- _WRITTEN TASK_: Work out how many lines in the entries contain the string "into", and give nothing but that number.

- _INPUT_:
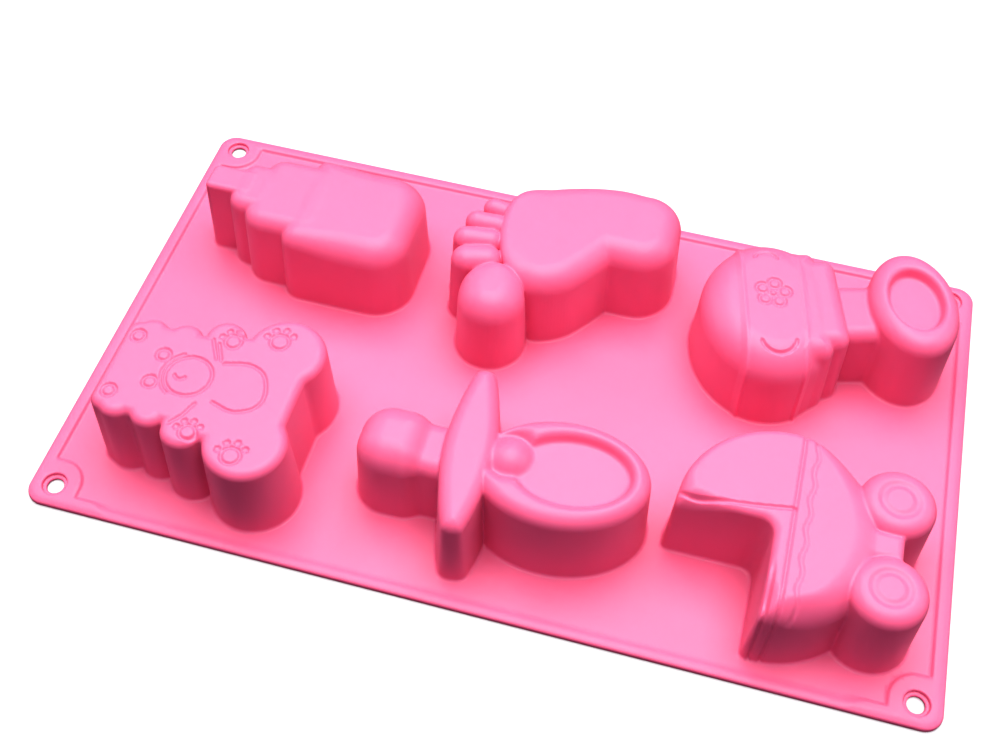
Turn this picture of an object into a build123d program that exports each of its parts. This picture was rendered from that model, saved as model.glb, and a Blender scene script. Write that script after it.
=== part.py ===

---

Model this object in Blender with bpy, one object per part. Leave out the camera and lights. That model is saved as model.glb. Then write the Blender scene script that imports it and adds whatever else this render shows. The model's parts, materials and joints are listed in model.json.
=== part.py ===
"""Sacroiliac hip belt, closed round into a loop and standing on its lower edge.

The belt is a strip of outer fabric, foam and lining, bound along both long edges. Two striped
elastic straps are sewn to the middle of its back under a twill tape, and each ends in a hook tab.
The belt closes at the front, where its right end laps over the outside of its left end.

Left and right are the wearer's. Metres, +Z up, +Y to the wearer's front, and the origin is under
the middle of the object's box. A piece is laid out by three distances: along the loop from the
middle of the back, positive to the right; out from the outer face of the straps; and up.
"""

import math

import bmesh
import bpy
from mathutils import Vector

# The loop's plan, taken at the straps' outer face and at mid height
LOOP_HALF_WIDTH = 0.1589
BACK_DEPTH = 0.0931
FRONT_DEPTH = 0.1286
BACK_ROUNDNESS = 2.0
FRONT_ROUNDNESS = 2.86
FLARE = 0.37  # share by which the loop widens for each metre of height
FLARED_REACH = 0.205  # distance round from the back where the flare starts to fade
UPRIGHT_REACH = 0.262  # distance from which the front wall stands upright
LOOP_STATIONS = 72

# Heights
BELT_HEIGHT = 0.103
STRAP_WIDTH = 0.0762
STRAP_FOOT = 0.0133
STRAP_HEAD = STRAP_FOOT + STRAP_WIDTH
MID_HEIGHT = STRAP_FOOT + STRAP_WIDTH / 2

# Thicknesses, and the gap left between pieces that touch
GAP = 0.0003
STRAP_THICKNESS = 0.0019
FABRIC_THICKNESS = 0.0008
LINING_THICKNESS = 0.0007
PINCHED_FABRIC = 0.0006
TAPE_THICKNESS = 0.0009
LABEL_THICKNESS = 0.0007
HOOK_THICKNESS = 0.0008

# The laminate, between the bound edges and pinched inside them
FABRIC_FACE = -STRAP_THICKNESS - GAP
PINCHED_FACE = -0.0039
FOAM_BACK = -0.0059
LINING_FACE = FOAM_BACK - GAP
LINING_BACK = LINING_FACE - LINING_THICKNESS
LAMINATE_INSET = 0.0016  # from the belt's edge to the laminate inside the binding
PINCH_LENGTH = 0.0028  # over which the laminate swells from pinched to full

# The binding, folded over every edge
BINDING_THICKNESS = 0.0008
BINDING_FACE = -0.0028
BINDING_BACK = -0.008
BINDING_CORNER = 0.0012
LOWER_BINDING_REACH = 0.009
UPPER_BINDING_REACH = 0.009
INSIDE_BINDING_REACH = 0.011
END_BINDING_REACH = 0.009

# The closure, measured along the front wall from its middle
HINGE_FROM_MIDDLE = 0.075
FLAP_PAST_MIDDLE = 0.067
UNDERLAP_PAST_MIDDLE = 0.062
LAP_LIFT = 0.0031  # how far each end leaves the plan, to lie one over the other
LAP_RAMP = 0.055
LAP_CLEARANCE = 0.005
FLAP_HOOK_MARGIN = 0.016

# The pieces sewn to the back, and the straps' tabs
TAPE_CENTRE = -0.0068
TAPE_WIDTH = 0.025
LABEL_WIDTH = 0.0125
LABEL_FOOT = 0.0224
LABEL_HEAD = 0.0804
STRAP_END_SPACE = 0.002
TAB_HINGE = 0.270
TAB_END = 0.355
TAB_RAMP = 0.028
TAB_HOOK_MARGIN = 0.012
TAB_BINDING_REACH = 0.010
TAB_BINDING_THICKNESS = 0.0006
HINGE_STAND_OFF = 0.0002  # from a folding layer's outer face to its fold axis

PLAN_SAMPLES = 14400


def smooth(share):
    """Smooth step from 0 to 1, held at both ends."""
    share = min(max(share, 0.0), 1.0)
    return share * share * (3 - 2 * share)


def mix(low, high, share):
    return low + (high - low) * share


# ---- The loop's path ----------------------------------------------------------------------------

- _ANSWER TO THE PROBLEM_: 2